Written request: Read through the data and report every line in which the word "that" occurs.

==== Record list

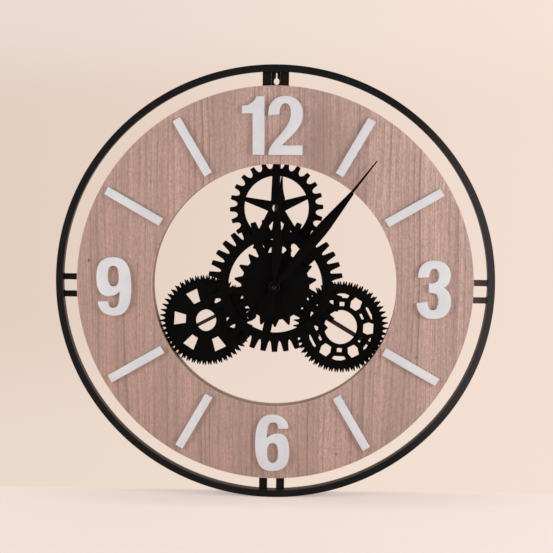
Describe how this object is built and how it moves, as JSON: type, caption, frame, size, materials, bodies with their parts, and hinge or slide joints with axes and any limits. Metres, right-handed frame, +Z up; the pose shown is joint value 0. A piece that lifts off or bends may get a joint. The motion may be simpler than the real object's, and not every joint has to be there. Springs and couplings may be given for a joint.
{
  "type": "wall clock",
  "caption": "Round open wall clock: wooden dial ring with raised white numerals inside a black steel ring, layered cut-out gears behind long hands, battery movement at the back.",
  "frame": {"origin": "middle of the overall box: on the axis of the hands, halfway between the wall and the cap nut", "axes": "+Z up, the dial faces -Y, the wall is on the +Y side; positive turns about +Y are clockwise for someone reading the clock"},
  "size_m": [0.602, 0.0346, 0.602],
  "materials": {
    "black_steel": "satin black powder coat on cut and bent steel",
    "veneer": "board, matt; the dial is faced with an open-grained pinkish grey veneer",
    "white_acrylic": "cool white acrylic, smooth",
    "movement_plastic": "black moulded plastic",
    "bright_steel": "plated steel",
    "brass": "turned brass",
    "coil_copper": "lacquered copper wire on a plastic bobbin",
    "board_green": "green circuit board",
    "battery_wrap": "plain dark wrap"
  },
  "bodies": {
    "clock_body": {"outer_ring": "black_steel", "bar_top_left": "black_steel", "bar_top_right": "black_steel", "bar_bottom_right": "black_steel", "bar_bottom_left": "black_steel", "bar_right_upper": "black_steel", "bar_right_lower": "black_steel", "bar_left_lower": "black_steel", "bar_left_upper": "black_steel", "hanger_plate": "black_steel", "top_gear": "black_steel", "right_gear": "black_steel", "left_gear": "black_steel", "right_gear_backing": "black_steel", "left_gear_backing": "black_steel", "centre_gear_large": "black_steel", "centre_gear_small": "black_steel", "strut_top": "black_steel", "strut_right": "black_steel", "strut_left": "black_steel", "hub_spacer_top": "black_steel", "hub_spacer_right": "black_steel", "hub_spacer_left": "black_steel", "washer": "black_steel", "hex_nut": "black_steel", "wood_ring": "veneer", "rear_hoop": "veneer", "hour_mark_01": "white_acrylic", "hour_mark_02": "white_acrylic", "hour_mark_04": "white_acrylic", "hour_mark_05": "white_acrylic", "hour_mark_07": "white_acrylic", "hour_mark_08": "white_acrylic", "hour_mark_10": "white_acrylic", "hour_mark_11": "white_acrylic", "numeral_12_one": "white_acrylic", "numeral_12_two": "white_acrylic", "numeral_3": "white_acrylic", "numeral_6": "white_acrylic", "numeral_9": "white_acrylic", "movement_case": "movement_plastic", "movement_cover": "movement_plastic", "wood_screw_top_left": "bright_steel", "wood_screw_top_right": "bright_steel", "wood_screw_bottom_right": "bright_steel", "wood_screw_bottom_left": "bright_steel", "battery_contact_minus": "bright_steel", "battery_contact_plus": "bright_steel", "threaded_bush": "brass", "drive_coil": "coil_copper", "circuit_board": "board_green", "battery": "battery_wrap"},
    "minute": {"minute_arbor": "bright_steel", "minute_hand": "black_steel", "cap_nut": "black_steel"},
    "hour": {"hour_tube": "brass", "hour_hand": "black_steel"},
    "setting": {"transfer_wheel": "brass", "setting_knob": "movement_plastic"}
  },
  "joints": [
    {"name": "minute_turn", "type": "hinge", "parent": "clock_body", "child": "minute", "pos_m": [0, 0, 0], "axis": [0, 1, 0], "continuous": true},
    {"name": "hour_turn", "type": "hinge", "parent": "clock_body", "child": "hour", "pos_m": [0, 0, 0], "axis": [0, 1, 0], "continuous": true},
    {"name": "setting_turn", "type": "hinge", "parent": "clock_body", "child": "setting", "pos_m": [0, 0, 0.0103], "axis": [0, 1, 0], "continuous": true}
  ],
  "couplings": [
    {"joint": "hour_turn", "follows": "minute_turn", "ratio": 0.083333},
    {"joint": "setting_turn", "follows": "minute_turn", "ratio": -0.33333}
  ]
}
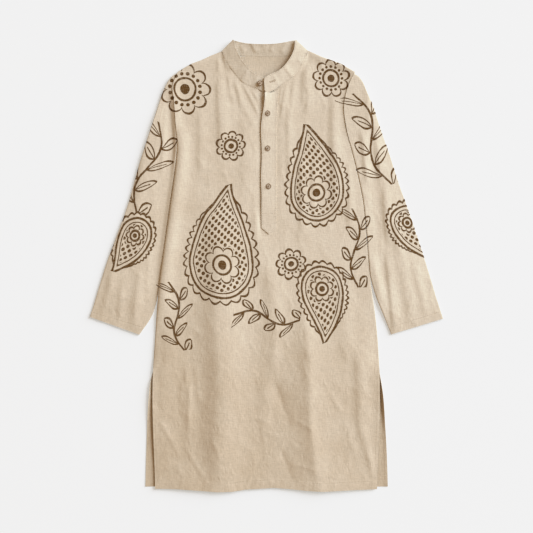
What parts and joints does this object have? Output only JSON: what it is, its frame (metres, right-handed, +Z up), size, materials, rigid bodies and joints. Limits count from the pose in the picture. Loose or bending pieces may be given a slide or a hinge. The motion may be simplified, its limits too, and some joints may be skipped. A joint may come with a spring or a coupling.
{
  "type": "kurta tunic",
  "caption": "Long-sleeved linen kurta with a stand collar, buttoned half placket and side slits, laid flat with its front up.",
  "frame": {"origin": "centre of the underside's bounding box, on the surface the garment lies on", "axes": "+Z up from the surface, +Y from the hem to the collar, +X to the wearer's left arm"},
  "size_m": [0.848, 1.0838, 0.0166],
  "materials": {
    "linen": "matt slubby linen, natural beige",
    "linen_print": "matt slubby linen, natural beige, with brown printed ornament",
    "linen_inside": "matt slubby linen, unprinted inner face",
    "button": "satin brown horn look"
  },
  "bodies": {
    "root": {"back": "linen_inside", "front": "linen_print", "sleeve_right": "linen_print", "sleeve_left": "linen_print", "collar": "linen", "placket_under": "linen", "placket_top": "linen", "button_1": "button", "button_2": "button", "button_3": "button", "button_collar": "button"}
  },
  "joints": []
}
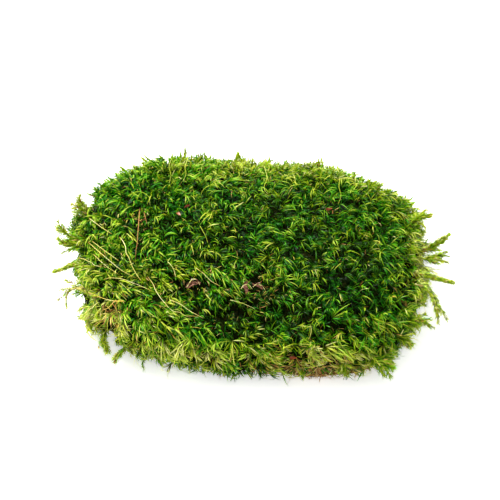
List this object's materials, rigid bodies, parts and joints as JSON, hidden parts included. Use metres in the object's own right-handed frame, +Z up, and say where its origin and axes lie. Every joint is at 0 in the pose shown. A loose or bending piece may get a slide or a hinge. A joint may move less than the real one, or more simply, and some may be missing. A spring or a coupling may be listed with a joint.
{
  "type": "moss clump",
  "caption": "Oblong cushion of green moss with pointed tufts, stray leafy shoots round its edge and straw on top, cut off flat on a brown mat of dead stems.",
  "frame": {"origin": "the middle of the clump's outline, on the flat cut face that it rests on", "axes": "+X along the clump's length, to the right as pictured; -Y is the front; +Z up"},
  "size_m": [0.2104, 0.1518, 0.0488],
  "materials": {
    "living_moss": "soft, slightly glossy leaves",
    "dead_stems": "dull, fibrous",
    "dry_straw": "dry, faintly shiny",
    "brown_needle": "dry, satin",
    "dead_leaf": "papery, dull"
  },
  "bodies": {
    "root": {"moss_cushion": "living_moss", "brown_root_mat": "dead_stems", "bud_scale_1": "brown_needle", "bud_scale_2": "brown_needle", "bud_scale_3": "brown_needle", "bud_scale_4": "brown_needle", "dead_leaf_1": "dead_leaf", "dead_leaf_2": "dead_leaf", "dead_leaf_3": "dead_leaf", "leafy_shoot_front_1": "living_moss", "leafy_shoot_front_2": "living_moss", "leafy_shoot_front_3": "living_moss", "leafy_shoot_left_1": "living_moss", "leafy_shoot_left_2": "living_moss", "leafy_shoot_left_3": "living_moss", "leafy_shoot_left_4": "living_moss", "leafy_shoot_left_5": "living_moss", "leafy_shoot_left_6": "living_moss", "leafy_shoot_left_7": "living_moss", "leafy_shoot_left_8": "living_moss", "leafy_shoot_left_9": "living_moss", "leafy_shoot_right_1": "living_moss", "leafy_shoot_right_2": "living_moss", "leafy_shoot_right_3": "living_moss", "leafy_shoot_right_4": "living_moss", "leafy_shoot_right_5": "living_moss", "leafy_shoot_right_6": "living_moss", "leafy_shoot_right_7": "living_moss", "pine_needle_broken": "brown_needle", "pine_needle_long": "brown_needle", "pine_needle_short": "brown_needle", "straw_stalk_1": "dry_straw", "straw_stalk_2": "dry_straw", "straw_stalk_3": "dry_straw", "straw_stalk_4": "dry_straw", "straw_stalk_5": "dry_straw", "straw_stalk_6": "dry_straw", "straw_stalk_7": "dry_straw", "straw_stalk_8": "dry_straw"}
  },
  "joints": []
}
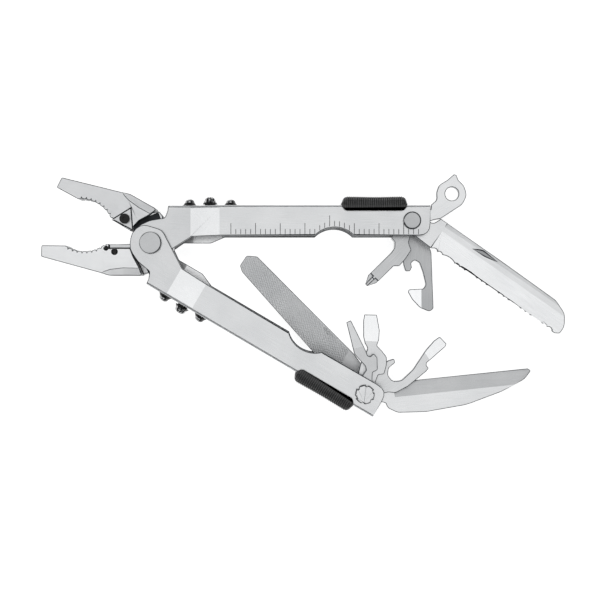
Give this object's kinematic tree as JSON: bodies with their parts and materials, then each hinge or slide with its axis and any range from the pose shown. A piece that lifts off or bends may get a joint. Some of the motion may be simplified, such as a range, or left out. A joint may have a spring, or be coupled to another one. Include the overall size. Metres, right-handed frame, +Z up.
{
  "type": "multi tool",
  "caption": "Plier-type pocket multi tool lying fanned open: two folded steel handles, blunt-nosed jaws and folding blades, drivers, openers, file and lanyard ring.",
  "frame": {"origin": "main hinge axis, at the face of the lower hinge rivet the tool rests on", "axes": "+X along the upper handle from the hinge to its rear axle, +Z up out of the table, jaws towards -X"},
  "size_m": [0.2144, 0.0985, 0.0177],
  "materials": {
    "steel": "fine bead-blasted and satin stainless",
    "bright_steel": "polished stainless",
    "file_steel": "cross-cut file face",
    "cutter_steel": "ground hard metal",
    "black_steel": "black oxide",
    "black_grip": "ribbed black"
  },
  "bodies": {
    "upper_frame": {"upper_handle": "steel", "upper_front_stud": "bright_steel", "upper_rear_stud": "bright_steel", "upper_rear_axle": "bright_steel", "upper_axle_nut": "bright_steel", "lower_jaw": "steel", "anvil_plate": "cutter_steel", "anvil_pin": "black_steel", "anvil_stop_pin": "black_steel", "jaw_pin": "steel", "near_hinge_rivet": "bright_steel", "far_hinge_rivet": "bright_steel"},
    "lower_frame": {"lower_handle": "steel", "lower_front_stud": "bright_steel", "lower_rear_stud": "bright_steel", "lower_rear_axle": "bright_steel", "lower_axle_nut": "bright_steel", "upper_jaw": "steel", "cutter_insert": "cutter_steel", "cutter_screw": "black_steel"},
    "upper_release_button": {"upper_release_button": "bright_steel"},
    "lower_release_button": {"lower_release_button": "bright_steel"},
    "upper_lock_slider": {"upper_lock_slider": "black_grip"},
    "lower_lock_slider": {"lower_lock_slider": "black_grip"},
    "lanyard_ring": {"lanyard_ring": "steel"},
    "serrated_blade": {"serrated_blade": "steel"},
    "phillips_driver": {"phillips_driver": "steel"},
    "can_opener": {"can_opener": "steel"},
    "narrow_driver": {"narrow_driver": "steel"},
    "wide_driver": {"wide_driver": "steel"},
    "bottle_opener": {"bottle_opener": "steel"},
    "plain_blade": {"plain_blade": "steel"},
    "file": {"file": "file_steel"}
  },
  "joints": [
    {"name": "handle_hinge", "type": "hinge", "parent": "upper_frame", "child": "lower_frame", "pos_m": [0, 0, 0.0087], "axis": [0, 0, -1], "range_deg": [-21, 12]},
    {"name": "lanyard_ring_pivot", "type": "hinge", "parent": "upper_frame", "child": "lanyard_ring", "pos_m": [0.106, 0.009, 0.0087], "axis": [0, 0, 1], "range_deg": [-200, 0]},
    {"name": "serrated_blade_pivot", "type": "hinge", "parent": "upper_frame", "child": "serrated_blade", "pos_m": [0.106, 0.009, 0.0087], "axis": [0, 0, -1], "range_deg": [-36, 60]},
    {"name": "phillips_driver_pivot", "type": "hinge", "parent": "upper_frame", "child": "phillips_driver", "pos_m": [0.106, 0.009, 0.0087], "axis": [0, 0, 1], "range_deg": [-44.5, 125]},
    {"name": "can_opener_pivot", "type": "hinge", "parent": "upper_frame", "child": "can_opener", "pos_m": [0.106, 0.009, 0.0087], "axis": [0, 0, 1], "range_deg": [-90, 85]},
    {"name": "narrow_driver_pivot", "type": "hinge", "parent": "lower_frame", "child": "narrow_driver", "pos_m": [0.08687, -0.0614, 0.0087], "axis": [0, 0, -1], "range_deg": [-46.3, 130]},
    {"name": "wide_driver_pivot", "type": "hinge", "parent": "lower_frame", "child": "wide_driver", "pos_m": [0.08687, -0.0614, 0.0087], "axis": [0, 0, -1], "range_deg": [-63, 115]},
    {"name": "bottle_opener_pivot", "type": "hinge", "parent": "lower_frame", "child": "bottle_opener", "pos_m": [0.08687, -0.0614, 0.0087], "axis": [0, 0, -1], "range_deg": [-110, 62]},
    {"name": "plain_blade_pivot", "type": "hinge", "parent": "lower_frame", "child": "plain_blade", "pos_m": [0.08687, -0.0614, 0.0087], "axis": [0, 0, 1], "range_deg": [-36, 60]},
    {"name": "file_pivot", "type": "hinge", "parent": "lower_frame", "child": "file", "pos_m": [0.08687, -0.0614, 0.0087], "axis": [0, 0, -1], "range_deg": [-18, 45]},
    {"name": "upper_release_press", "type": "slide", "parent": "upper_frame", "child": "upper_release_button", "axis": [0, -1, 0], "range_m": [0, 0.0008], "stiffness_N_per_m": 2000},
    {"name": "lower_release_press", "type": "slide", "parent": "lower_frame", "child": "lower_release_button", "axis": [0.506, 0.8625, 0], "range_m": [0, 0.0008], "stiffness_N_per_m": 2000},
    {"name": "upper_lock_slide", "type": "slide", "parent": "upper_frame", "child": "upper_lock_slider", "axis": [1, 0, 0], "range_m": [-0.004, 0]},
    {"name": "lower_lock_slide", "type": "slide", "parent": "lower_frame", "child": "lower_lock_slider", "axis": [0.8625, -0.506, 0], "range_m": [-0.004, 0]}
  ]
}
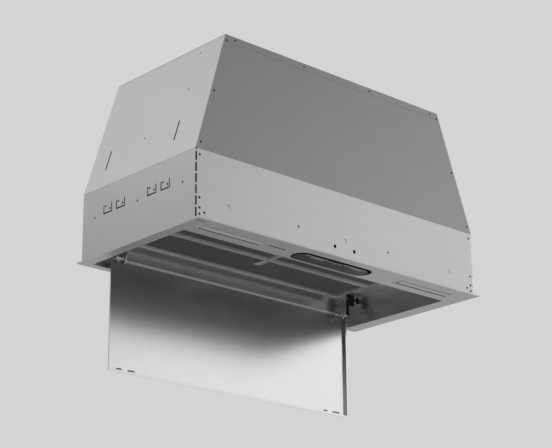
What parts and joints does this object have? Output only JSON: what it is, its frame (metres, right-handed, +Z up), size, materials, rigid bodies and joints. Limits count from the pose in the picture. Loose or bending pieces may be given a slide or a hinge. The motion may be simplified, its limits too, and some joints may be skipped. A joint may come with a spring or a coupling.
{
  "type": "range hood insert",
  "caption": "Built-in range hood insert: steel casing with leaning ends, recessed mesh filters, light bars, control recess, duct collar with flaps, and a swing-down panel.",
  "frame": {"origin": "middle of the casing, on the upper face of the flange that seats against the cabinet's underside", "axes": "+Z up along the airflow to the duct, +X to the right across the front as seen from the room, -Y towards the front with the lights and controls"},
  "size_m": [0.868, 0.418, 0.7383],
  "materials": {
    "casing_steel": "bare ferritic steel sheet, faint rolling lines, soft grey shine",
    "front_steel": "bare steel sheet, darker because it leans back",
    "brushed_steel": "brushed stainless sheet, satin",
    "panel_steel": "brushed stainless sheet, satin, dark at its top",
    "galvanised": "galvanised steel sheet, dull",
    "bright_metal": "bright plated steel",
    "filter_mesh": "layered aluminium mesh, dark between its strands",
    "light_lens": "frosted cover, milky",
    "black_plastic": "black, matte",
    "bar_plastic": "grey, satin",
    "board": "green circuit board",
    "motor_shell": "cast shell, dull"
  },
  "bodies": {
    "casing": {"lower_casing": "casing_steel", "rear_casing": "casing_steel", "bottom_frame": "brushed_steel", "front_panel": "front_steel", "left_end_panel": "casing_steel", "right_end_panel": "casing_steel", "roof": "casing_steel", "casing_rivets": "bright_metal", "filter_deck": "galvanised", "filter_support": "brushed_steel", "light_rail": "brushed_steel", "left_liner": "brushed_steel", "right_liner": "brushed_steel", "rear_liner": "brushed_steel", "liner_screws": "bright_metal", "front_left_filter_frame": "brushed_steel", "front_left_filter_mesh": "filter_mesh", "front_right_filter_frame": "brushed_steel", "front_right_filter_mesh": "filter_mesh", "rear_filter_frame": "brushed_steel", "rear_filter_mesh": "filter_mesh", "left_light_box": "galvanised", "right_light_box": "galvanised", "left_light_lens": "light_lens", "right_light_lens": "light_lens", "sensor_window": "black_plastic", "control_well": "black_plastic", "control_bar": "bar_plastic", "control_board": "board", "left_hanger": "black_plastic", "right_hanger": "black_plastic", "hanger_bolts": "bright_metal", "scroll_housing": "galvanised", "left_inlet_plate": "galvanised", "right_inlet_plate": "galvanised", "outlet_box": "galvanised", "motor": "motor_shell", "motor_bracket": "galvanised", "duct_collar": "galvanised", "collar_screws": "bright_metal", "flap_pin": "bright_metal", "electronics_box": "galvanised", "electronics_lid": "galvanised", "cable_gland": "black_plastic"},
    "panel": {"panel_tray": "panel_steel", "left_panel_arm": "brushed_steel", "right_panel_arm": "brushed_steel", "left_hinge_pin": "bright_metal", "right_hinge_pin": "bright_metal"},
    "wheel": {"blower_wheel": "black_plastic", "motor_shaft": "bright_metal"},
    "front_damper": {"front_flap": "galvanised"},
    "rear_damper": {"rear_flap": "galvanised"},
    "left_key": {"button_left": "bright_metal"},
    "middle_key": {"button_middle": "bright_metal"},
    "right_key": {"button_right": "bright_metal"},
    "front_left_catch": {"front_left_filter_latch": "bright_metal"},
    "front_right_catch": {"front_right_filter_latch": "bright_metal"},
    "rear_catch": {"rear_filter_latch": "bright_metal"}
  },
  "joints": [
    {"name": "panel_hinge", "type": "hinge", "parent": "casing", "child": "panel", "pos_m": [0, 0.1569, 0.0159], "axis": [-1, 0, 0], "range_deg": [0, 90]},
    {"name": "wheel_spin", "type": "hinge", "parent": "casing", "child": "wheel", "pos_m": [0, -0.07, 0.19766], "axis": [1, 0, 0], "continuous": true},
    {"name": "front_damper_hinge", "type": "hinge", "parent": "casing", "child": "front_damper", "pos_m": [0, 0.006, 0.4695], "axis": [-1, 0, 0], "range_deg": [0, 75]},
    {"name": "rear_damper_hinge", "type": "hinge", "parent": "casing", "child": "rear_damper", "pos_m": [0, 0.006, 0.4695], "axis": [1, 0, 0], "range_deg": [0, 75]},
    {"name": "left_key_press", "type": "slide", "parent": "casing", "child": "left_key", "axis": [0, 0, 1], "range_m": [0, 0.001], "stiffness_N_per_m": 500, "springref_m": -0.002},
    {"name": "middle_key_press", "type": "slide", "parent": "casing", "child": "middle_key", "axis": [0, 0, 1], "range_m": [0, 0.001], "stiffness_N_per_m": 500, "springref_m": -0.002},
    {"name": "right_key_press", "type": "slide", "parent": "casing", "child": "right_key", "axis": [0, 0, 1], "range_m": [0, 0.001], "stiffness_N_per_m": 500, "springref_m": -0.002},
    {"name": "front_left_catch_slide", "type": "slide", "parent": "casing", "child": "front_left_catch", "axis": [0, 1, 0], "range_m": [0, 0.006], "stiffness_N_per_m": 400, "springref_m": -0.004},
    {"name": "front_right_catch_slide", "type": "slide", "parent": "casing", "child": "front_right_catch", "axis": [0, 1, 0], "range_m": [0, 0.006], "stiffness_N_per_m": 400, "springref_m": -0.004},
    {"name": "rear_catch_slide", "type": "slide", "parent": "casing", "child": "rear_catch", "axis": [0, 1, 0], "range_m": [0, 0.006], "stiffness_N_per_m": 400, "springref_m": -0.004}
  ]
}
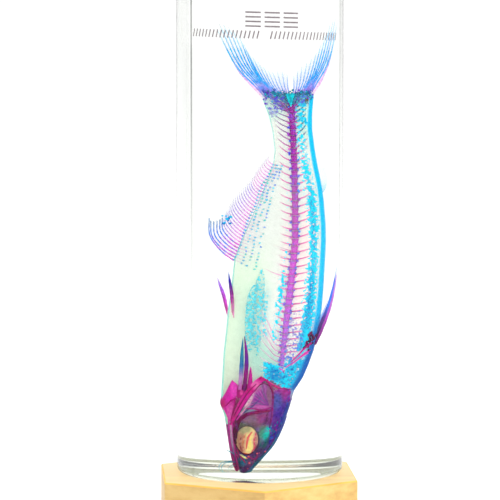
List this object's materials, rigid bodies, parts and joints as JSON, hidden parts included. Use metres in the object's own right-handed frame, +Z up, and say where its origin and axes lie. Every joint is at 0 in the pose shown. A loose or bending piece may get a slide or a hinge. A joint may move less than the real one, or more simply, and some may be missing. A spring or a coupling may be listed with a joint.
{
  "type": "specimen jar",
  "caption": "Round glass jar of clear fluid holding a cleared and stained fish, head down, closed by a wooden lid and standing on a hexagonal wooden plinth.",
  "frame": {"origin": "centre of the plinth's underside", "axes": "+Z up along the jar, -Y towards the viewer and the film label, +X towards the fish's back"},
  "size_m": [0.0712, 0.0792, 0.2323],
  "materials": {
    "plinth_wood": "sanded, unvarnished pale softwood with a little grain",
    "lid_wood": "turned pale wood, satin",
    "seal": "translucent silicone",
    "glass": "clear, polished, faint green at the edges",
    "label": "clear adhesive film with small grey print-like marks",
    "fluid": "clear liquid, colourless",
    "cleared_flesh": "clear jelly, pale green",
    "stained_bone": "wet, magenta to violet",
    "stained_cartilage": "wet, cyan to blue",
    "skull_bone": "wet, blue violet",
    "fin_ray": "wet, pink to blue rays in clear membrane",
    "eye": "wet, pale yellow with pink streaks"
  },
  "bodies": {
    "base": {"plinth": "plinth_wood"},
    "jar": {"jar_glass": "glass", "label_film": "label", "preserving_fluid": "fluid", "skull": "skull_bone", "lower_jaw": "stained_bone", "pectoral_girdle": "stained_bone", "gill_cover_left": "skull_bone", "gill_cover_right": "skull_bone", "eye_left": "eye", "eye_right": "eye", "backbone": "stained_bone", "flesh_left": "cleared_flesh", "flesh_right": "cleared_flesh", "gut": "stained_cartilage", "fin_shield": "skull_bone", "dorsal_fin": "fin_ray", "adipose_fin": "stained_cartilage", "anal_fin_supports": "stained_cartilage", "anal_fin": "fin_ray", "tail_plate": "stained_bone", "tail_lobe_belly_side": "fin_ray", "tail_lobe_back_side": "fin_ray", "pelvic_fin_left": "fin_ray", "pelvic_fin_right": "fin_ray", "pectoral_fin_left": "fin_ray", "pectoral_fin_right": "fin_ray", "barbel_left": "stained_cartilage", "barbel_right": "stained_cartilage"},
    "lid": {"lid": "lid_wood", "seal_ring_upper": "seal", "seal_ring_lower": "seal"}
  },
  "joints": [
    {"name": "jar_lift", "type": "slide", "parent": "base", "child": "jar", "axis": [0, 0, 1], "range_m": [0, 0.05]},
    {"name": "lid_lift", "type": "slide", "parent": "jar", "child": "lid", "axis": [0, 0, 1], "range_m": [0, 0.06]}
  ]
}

========

Result of the exercise:
Describe how this object is built and how it moves, as JSON: type, caption, frame, size, materials, bodies with their parts, and hinge or slide joints with axes and any limits. Metres, right-handed frame, +Z up; the pose shown is joint value 0. A piece that lifts off or bends may get a joint. The motion may be simpler than the real object's, and not every joint has to be there. Springs and couplings may be given for a joint.
  "frame": {"origin": "the middle of the clump's outline, on the flat cut face that it rests on", "axes": "+X along the clump's length, to the right as pictured; -Y is the front; +Z up"},
Give this object's kinematic tree as JSON: bodies with their parts and materials, then each hinge or slide with its axis and any range from the pose shown. A piece that lifts off or bends may get a joint. Some of the motion may be simplified, such as a range, or left out. A joint may have a spring, or be coupled to another one. Include the overall size. Metres, right-handed frame, +Z up.
  "frame": {"origin": "middle of the casing, on the upper face of the flange that seats against the cabinet's underside", "axes": "+Z up along the airflow to the duct, +X to the right across the front as seen from the room, -Y towards the front with the lights and controls"},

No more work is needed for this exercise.